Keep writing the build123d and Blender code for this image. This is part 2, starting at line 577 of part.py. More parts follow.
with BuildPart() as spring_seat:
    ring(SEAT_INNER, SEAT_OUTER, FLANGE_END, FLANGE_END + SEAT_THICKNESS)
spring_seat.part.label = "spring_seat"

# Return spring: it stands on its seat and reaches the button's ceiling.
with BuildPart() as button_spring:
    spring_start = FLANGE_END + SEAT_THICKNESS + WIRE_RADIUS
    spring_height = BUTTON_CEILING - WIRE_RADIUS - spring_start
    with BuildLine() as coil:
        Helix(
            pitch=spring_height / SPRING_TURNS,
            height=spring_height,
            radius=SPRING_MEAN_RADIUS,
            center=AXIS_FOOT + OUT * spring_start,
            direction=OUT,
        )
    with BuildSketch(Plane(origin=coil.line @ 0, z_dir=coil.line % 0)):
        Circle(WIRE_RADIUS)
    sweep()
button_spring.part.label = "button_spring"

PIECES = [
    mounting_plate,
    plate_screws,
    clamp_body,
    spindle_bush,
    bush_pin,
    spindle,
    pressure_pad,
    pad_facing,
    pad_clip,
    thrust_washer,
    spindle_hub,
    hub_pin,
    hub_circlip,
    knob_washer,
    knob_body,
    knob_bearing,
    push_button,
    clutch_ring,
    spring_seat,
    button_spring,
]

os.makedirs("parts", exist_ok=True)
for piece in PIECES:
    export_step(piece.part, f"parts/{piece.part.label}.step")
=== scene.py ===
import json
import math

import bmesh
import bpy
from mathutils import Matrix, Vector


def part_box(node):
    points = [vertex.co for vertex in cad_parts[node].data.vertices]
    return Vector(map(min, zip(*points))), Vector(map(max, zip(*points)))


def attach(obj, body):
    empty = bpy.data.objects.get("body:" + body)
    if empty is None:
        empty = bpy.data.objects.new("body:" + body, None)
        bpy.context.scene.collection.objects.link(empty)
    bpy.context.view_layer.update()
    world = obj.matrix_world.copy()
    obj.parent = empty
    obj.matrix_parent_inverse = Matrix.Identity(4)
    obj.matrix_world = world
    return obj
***
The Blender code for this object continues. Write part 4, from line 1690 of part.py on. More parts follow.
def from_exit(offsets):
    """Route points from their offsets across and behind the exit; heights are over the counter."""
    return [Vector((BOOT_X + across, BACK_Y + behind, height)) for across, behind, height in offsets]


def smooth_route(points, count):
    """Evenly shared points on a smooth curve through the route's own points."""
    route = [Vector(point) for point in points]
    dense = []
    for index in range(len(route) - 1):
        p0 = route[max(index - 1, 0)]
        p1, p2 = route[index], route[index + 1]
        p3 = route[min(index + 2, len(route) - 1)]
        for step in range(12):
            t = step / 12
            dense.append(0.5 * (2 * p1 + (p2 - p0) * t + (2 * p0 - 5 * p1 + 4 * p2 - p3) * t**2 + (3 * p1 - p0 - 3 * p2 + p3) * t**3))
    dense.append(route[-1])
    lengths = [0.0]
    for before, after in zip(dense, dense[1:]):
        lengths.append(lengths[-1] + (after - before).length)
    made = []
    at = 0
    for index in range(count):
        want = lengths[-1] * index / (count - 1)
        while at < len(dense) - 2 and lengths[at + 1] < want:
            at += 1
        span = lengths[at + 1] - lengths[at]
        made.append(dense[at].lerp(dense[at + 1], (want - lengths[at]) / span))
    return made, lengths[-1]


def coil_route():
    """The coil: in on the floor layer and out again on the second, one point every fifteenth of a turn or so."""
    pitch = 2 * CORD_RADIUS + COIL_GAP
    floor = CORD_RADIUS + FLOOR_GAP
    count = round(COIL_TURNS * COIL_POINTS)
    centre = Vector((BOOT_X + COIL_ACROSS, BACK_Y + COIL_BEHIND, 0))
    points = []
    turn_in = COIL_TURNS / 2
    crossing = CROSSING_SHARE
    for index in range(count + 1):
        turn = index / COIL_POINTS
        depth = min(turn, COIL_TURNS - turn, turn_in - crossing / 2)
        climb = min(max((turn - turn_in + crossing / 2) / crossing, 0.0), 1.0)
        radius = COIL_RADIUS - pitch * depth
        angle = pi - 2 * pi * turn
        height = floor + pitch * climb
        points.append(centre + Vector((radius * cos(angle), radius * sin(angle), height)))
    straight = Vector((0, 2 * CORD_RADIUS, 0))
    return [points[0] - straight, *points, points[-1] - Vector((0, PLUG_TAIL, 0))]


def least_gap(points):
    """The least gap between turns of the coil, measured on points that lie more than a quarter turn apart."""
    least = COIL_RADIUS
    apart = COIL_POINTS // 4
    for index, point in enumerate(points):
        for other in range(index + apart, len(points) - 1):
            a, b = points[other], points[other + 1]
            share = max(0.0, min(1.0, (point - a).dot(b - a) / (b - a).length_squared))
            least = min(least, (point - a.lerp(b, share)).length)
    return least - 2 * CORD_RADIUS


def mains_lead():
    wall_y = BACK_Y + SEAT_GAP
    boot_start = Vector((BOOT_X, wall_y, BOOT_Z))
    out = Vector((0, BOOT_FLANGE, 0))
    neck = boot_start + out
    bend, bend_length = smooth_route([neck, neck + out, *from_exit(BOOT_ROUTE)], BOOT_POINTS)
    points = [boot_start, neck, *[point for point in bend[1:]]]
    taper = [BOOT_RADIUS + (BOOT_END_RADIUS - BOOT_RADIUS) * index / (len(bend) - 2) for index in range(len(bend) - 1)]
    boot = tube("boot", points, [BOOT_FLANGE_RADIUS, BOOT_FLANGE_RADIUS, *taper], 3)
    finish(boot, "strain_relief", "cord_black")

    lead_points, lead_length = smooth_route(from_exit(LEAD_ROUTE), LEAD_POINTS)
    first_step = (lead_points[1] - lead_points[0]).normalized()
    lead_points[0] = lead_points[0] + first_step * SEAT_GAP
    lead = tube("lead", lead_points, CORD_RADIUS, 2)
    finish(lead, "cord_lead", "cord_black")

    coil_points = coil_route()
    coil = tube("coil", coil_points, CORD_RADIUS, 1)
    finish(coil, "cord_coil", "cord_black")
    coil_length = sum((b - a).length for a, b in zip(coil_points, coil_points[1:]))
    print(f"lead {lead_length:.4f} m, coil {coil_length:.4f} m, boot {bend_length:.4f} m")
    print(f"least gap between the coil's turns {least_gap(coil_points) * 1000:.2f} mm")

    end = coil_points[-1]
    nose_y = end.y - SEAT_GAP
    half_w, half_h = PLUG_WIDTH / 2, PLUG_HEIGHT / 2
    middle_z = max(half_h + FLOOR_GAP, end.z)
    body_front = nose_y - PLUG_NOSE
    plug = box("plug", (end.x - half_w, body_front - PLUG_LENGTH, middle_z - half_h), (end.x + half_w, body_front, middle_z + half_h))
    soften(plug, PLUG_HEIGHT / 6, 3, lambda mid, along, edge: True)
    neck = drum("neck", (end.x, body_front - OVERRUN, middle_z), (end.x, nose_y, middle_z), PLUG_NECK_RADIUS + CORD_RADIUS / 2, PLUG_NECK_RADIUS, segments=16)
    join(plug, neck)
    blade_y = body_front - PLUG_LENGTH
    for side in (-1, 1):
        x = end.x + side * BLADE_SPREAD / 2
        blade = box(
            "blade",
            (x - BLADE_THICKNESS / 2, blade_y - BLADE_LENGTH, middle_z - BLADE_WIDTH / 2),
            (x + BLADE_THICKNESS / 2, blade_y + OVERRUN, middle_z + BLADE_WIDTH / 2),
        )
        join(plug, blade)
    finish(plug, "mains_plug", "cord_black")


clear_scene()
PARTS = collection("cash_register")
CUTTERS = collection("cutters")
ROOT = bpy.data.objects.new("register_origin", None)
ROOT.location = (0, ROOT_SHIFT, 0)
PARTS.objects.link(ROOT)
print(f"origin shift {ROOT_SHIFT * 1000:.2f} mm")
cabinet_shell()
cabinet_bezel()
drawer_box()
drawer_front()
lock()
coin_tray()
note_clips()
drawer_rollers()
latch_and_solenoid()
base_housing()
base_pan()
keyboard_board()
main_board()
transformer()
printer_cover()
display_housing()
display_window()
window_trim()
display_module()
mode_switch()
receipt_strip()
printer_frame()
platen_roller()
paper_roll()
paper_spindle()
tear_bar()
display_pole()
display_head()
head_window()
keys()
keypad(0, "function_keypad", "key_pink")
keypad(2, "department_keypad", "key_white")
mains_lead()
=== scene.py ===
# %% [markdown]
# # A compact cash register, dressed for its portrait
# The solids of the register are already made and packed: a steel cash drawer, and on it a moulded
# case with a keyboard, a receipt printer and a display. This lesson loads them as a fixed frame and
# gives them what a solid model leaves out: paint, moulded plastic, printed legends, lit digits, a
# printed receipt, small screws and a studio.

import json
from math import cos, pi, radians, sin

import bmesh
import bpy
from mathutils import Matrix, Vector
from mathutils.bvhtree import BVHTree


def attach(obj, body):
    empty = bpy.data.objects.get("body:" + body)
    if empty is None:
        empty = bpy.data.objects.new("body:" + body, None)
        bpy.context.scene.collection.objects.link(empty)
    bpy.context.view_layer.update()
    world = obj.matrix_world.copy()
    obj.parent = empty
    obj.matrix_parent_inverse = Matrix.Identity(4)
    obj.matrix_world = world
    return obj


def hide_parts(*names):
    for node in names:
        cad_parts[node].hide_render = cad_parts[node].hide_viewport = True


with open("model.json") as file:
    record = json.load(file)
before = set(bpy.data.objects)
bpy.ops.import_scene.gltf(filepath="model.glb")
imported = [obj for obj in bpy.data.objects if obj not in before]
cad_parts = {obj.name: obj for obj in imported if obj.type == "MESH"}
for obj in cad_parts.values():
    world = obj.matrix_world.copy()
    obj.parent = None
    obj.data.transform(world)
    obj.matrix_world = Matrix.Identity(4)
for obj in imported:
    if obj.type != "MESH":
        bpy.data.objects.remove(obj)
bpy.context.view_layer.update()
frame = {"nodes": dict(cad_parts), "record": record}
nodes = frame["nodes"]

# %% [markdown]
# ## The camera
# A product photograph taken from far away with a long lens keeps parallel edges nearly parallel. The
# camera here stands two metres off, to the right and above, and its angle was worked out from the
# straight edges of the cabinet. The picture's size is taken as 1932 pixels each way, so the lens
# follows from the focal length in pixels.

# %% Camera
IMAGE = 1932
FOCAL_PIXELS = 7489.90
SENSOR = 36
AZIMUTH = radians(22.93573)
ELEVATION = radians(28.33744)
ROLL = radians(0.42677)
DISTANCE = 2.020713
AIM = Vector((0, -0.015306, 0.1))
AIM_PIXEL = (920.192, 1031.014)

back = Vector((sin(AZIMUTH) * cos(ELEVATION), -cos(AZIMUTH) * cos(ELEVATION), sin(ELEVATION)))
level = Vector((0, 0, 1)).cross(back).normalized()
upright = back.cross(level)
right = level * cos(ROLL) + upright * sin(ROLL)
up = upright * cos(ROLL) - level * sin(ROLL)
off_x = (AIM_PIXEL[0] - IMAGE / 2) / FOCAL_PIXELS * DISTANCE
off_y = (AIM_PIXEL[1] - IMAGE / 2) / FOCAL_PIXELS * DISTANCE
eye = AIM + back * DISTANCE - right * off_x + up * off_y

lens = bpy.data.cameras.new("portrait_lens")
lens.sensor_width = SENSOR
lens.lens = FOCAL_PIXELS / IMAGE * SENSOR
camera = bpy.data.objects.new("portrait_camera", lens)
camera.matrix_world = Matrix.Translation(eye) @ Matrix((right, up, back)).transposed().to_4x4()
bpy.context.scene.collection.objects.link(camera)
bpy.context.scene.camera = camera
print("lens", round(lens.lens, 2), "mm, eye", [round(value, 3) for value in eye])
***
Take every line containing the word "Blender" and copy it.

Keep writing the build123d and Blender code for this image. This is part 2, starting at line 577 of part.py. More parts follow.
The Blender code for this object continues. Write part 4, from line 1690 of part.py on. More parts follow.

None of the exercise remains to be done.